Younger teenage boys are statistically more likely than girls to get mugged in London. When they travel, it is with a boyish desperation for adventure. Last week I got a text from my gap-year son saying I shouldn’t worry but that he was wandering at night, possibly within an African game reserve, having been in a car crash. His guide and companion seemed to have passed out. I was ready to ring the Foreign Office but my elder son asked a few key questions and told his younger brother, rightly, to sit tight until morning.

When I once asked Louise Patten, boardroom queen and novelist, the secret of her work-life balance, she replied, “Proximity to the office.” It is commuting that is so tiring and wasteful. Since then, oh smug little me, I have moved to a house that is a 10-minute walk from the office. I never tire of telling friends, with some exaggeration, how I can be out of bed and at my desk within 15 minutes for a 7am start. But I am stumped if they assume I go home for lunch. Why would I do something so weird? Besides, it is so noisy in the house, with permanent building works in the street, that I don’t know how anyone can work from home. I am close to the office but the gap between home and work is a chasm.

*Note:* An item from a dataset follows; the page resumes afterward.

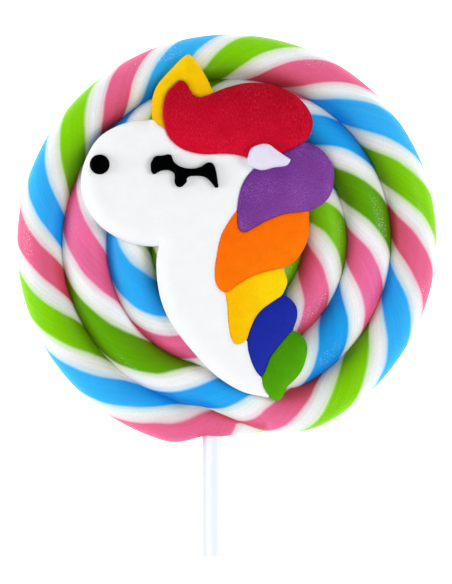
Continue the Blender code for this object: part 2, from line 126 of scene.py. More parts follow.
# How far the colours are those of the inner turns, by degrees wound
INWARD = ((335.0, 0.0), (375.0, 1.0), (700.0, 1.0), (760.0, 0.3))
UNEVEN_HEIGHT = 0.07
UNEVEN_SIZE = 7.0
UNEVEN_OUT = 0.2

# The icing
ICING_SINK = 0.35
TOUCH = 0.18
SHARED_NEAR = 0.55
FREE_EDGE = 0.3
SHARED_EDGE = 0.84
ROUNDING = 3.2
SHARED_ROUNDING = 1.0
ICING_SPACING = 0.4
RING_SHARES = (0.04, 0.12, 0.25, 0.42, 0.62, 0.82, 1.0)
LONGEST_MITRE = 3.0
CURVE_POINTS = 8
WAVE_HEIGHT = 0.10
WAVE_SIZE = 6.0
LEVEL = 0.01
OUTLINE_WELD = 0.001
# A ring's point stays where it is this share of its distance from the outline, and the grid starts this share
# of its spacing inside the last ring.
RING_CLEAR = 0.95
GRID_CLEAR = 0.4

# The view
CAMERA_X = -0.15
CAMERA_Y = -9.58
CAMERA_DISTANCE = 1200.0
VIEW_HEIGHT = 111.9
SENSOR = 36.0
FAR_CLIP = 10.0


def ease(share):
    share = min(max(share, 0.0), 1.0)
    return share * share * (3.0 - 2.0 * share)


# The coil

def rope_radius(wound):
    return ROPE_RADIUS * math.sqrt(min(max((wound - TAIL_START) / TAIL_LENGTH, 0.0), 1.0))


def ring_radius(wound):
    """The distance from the axis to the middle of the rope."""
    radius = OUTER_RING
    for middle, half_width, size in STEPS:
        radius -= size * ease((wound - middle + half_width) / (2.0 * half_width))
    radius *= 1.0 + OVAL * math.cos(2.0 * math.radians(wound - OVAL_ANGLE))
    if wound < TAIL_START + TAIL_LENGTH:
        tuck = TAIL_TUCK * (1.0 - ease((wound - TUCK_START) / TUCK_LENGTH))
        radius += ROPE_RADIUS - rope_radius(wound) - tuck
    return radius


def toward(wound):
    angle = math.radians(wound)
    return -math.sin(angle), -math.cos(angle)


class Rope:
    """The rope as a close row of balls along its middle line."""

    def __init__(self):
        self.wound = np.arange(TAIL_START, TAIL_START + (TURNS + 1) * TURN, 1.0)
        rings = np.array([ring_radius(w) for w in self.wound])
        angles = np.radians(self.wound)
        self.x = -rings * np.sin(angles)
        self.y = -rings * np.cos(angles)
        self.radius = np.array([rope_radius(w) for w in self.wound])

    def near(self, wound):
        return abs(self.wound - wound) <= REACH

    def half_heights(self, x, y, near):
        """Half the candy's thickness at points, from one stretch of the rope."""
        gap = (self.x[near] - x[:, None]) ** 2 + (self.y[near] - y[:, None]) ** 2
        return np.sqrt(np.maximum(0.0, np.max(self.radius[near] ** 2 - gap, axis=1)))

    def free_edge(self, wound):
        """The distance from the axis to the outermost candy in this direction."""
        dx, dy = toward(wound)
        near = self.near(wound) | self.near(wound + TURN)
        along = self.x[near] * dx + self.y[near] * dy
        across = self.x[near] * dy - self.y[near] * dx
        room = self.radius[near] ** 2 - across**2
        return float(np.max(along[room > 0.0] + np.sqrt(room[room > 0.0])))

    def valley(self, wound):
        """The distance from the axis to the line where this turn meets the next one inward."""
        dx, dy = toward(wound)
        inner = ring_radius(wound + TURN)
        outer = ring_radius(wound) if wound > TAIL_START + TURN else self.free_edge(wound)
        own, following = self.near(wound), self.near(wound + TURN)
        for _ in range(HALVINGS):
            middle = (inner + outer) / 2.0
            x, y = np.array([middle * dx]), np.array([middle * dy])
            if self.half_heights(x, y, own)[0] >= self.half_heights(x, y, following)[0]:
                outer = middle
            else:
                inner = middle
        return outer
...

Rory Kinnear’s Hamlet at the National Theatre has been praised by critics and audiences. What has particularly delighted them is textual clarity. Derek Jacobi has been astounding in a very text- based King Lear at the Donmar Warehouse; the RSC has been doing some knock-out productions at the Roundhouse. I saw Julius Caesar, directed by Lucy Bailey, and, once again, was struck by the ease of the actors with their lines. I envied the schoolchildren, who could not have had a better introduction to the play. When did we ever understand Shakespeare better?